Tuesday, May 5, 2026
Shooting a Curve #1
A reflection on how ‘shooting a curve’ is less about seeking clarity and more about avoiding alignment with established structure in favor of personal preference.
I am beginning to notice that when I “shoot a curve,” I am often not really seeking clarity—I am seeking a different outcome. Even when an answer has already been established, I may try to go around it rather than work within it.
What is becoming clearer to me is that this is less about information and more about preference. Rather than adjusting myself to what is already there, I begin looking for a version of reality that better matches what I want.
Looking back, I often framed this as getting another opinion or examining options, without fully recognizing that I was avoiding something I did not want to accept. Recovery is teaching me that such structure exists for a reason. It creates consistency, clearness and accountability. When I go around it, I do not just change the answer, I weaken the structure that aids in keeping things aligned.

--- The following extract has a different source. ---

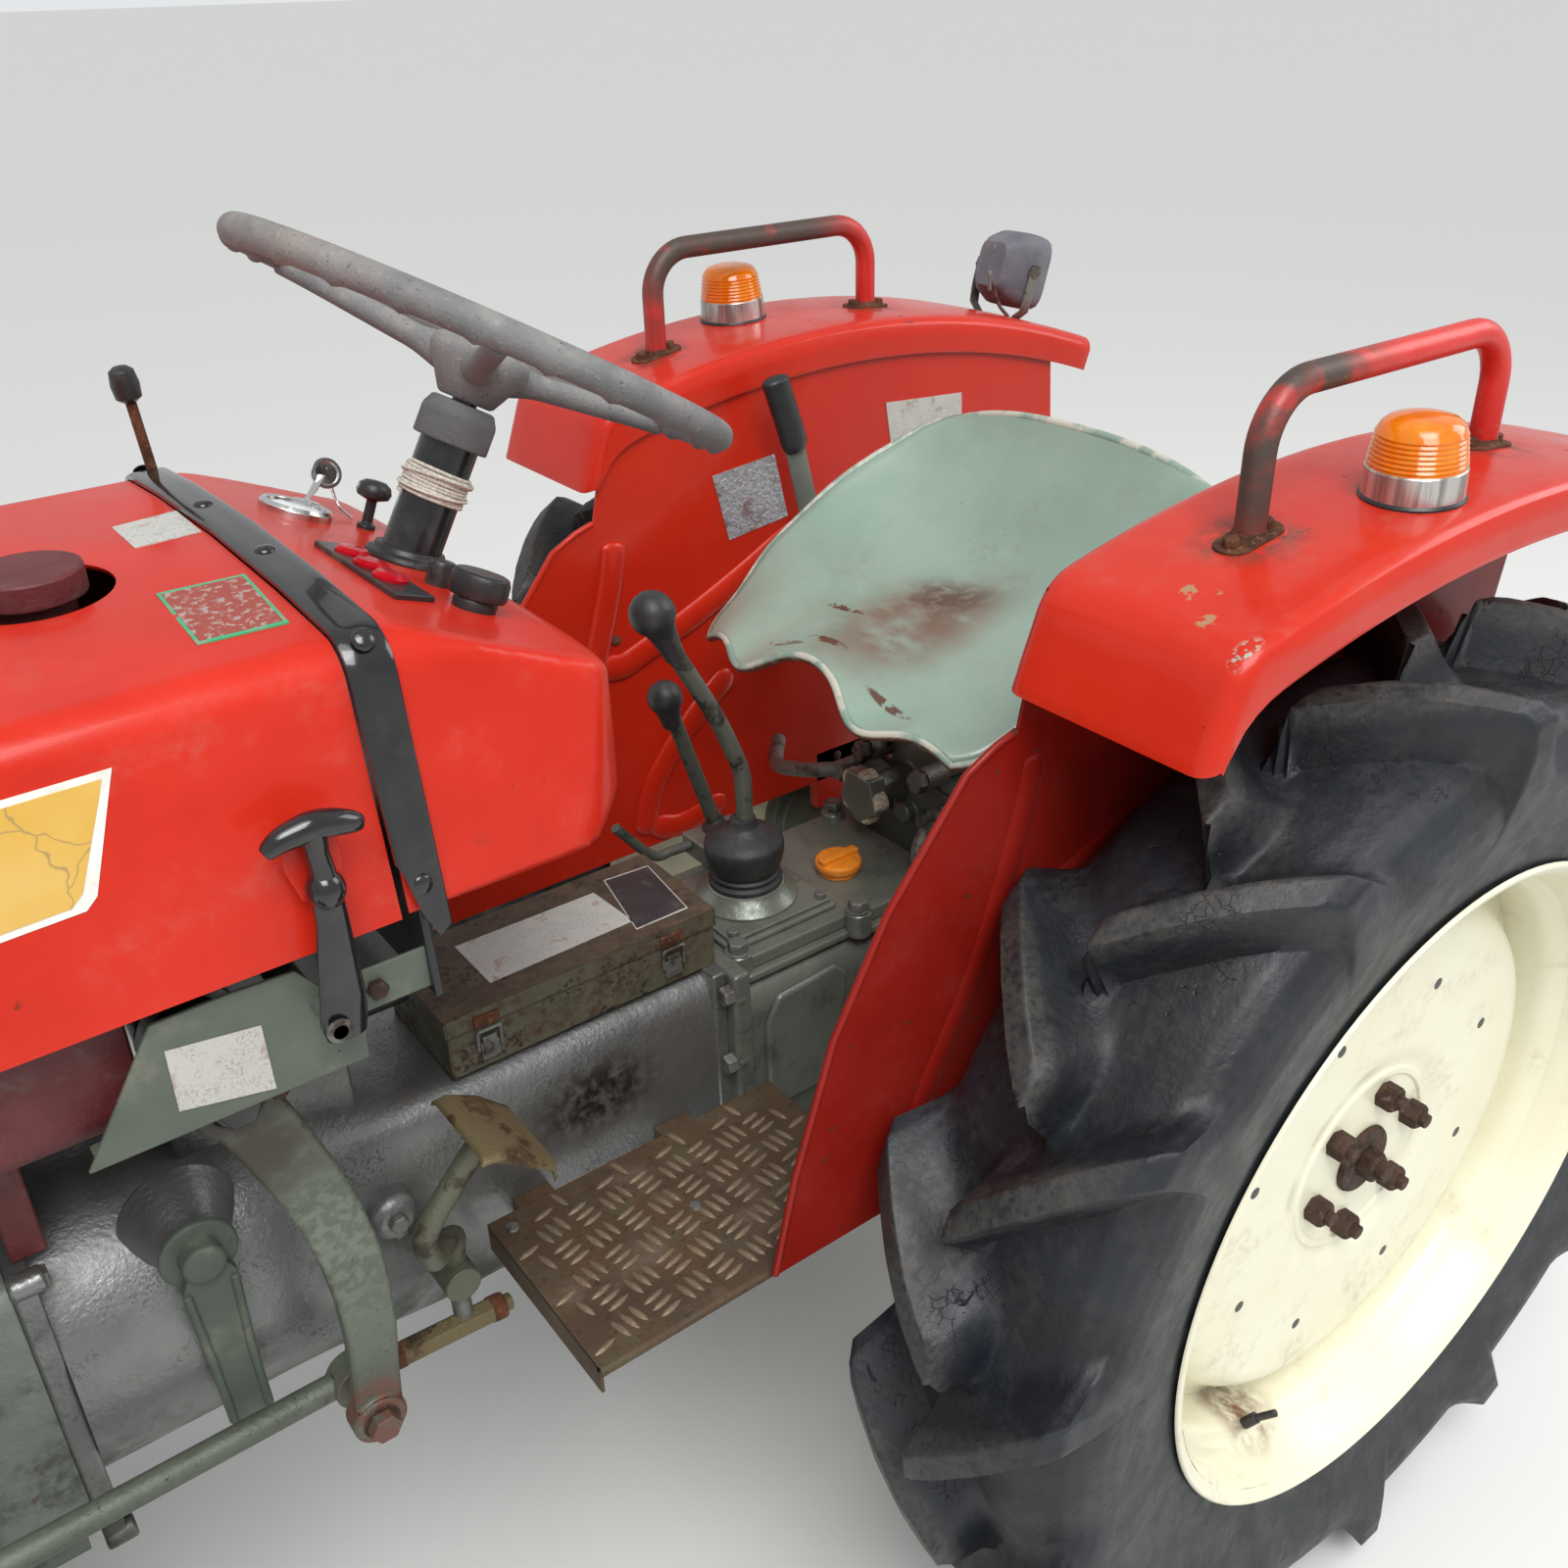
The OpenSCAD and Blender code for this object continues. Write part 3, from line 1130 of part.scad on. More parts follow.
module pedals() {
  color([0.25, 0.22, 0.20]) place() {
    for (side = [-1, 1]) on_side(side) {
      round_y(housing_half_w, 146, pedal_x, pedal_z, 15);
    }
    pedal_arm(134, 192, 12);
    pedal_pad(200, 90);
    on_side(-1) {
      pedal_arm(110, 176, 4);
      pedal_arm(138, 226, 4);
      pedal_pad(176, 46);
      pedal_pad(228, 46);
    }
    // Lever below the pedal, the rod with its turnbuckle, and the release lever
    bar([pedal_x, 134, pedal_z], [pedal_x, 138, 548], 8);
    bar([pedal_x - 4, 140, 548], [922, 140, 558], 6);
    bar([800, 140, 551.1], [860, 140, 554.5], 10);
    plate_xz([[902, 738], [934, 738], [926, 552], [910, 552]], 134 + seat_gap, 144);
    round_y(134 + seat_gap, 150, 918, 735, 19);
  }
}

// Gear lever in its boot, range lever, bare rod and the hydraulic lever by the right fender
module levers() {
  color([0.08, 0.08, 0.08]) place() {
    translate([shift_x, 0, cover_z + 26 + seat_gap]) cylinder(r = 30, h = 16);
    translate([shift_x, 0, cover_z + 26 + seat_gap + 33]) sphere(r = 33);
    bent_bar([[358, 0, 795], [358, 0, 874], [430, -15, 1020]], 8);
    translate([432, -15, 1030]) sphere(r = 20);
    translate([325, -100, cover_z + 22 + seat_gap]) cylinder(r = 12, h = 7);
    bar([325, -100, cover_z + 26], [372, -100, 898], 8);
    translate([374, -100, 904]) sphere(r = 17);
    bent_bar([[357 + seat_gap, -100, cover_z + 15], [401, -100, cover_z + 19],
      [439, -100, cover_z + 65]], 5);
    // Hydraulic lever
    round_y(-fender_y - fender_t + seat_gap, -250, 60, 825, 12);
    bent_bar([[60, -258, 820], [95, -258, 1010], [122, -252, 1116]], 7);
    translate([127, -250, 1133]) sphere(r = 17);
  }
}

// Toolbox on the clutch housing, with its lid hinged on the right
box_x = 450;
box_y0 = -35;
box_base = housing_top + seat_gap;
lid_h = 18;
box_split = box_base + box_h - lid_h;
box_hinge_y = box_y0 - 6;
box_hinge_z = box_split + 2;
module toolbox() {
  y1 = box_y0 + box_w;
  color([0.42, 0.30, 0.22]) place() {
    difference() {
      block(box_x, box_x + box_l, box_y0, y1, box_base, box_split);
      block(box_x + 2, box_x + box_l - 2, box_y0 + 2, y1 - 2, box_base + 2, box_split + 1);
    }
    // Hinge knuckles on the body, and the two catches in front
    for (x = [box_x + 40, box_x + box_l - 60]) {
      round_x(x, x + 20, box_hinge_y, box_hinge_z, 4, 24);
      block(x, x + 20, box_hinge_y, box_y0 + 1, box_hinge_z - 12, box_split);
    }
    for (x = [box_x + 46, box_x + box_l - 66]) block(x, x + 20, y1, y1 + 5, box_split - 22, box_split - 4);
  }
}

module toolbox_lid() {
  y1 = box_y0 + box_w;
  color([0.42, 0.30, 0.22]) place() {
    difference() {
      block(box_x - 2, box_x + box_l + 2, box_y0, y1 + 2, box_split + 0.5, box_split + lid_h);
      block(box_x, box_x + box_l, box_y0 + 2, y1, box_split - 1, box_split + lid_h - 2);
    }
    for (x = [box_x + 61, box_x + box_l - 82]) {
      round_x(x, x + 20, box_hinge_y, box_hinge_z, 4, 24);
      block(x, x + 20, box_hinge_y, box_y0 + 1, box_hinge_z, box_hinge_z + 4);
    }
  }
}

rear_tyre_left();
rear_tyre_right();
rear_rim_left();
rear_rim_right();
front_tyre_left();
front_tyre_right();
front_rim_left();
front_rim_right();
knuckle_left();
knuckle_right();
tie_rod();
drag_link();
drop_arm();
steering_wheel();
steering_column();
front_axle_beam();
front_frame();
engine();
fan_and_alternator();
air_cleaner();
muffler();
radiator();
battery();
fuel_tank();
clutch_housing();
gearbox_case();
gearbox_cover();
axle_housings();
lift_case();
hood_panel();
grille();
headlamps();
dash_cowl();
dash_controls();
side_bracket();
fender_left();
fender_right();
grab_rails();
lamps();
seat_pan();
seat_support();
footboards();
pedals();
levers();
toolbox();
toolbox_lid();
lift_arms();
lift_rods();
lower_link_left();
lower_link_right();
rear_hitch();
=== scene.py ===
import bmesh
import bpy
import json
from math import asin, copysign, cos, exp, pi, radians, sin, sqrt, tan
from mathutils import Matrix, Vector, noise

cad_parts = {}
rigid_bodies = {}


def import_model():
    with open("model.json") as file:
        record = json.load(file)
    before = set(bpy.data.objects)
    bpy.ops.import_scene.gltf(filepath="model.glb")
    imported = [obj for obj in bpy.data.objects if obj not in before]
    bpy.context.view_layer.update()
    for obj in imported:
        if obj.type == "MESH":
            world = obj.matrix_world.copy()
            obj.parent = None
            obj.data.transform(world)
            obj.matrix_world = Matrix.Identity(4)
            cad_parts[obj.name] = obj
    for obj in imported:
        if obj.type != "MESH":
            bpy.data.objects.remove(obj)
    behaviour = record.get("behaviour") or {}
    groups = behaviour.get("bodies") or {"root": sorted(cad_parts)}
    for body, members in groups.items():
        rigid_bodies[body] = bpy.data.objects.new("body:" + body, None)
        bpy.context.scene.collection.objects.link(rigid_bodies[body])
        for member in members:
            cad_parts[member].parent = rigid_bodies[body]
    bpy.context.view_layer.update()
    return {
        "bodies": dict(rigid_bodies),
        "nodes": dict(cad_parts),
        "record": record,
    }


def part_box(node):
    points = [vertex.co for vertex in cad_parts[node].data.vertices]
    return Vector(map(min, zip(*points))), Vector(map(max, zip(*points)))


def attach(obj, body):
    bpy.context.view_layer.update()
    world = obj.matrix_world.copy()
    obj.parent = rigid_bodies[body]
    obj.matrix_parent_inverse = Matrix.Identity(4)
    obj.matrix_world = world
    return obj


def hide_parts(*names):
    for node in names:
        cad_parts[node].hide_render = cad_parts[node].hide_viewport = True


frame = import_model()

scene = bpy.context.scene

# Lengths below are millimetres, x forward from the rear axle, y left, z above the ground.
# The model's own origin lies this far ahead of the rear axle, which its wheels' boxes give.
REAR_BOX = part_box("rear_rim_left")
MID = -500.0 * (REAR_BOX[0].x + REAR_BOX[1].x)
FORWARD, LEFTWARD, UPWARD = (1, 0, 0), (0, 1, 0), (0, 0, 1)


def place(x, y, z):
    """A place in millimetres as a point of the model."""
    return Vector(((x - MID) / 1000.0, y / 1000.0, z / 1000.0))


def body_of_node(node):
    """Name of the CAD body that carries a node."""
    carrier = frame["nodes"][node].parent
    return next(name for name, empty in frame["bodies"].items() if empty == carrier)


def new_object(name, data):
    """Object in the scene for a mesh, a camera or a lamp."""
    o = bpy.data.objects.new(name, data)
    scene.collection.objects.link(o)
    return o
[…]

This also connects directly to “keep it simple,” because shooting a curve adds unnecessary complexity instead of working with what has already been made clear. It also connects to purpose, because when I follow my preferences instead of structure, I begin to drift away from direction.
For me, shooting a curve is less about who I go to and more about whether I am willing to align myself with what has already been established. Today, I am trying to work more directly within structure instead of avoiding it.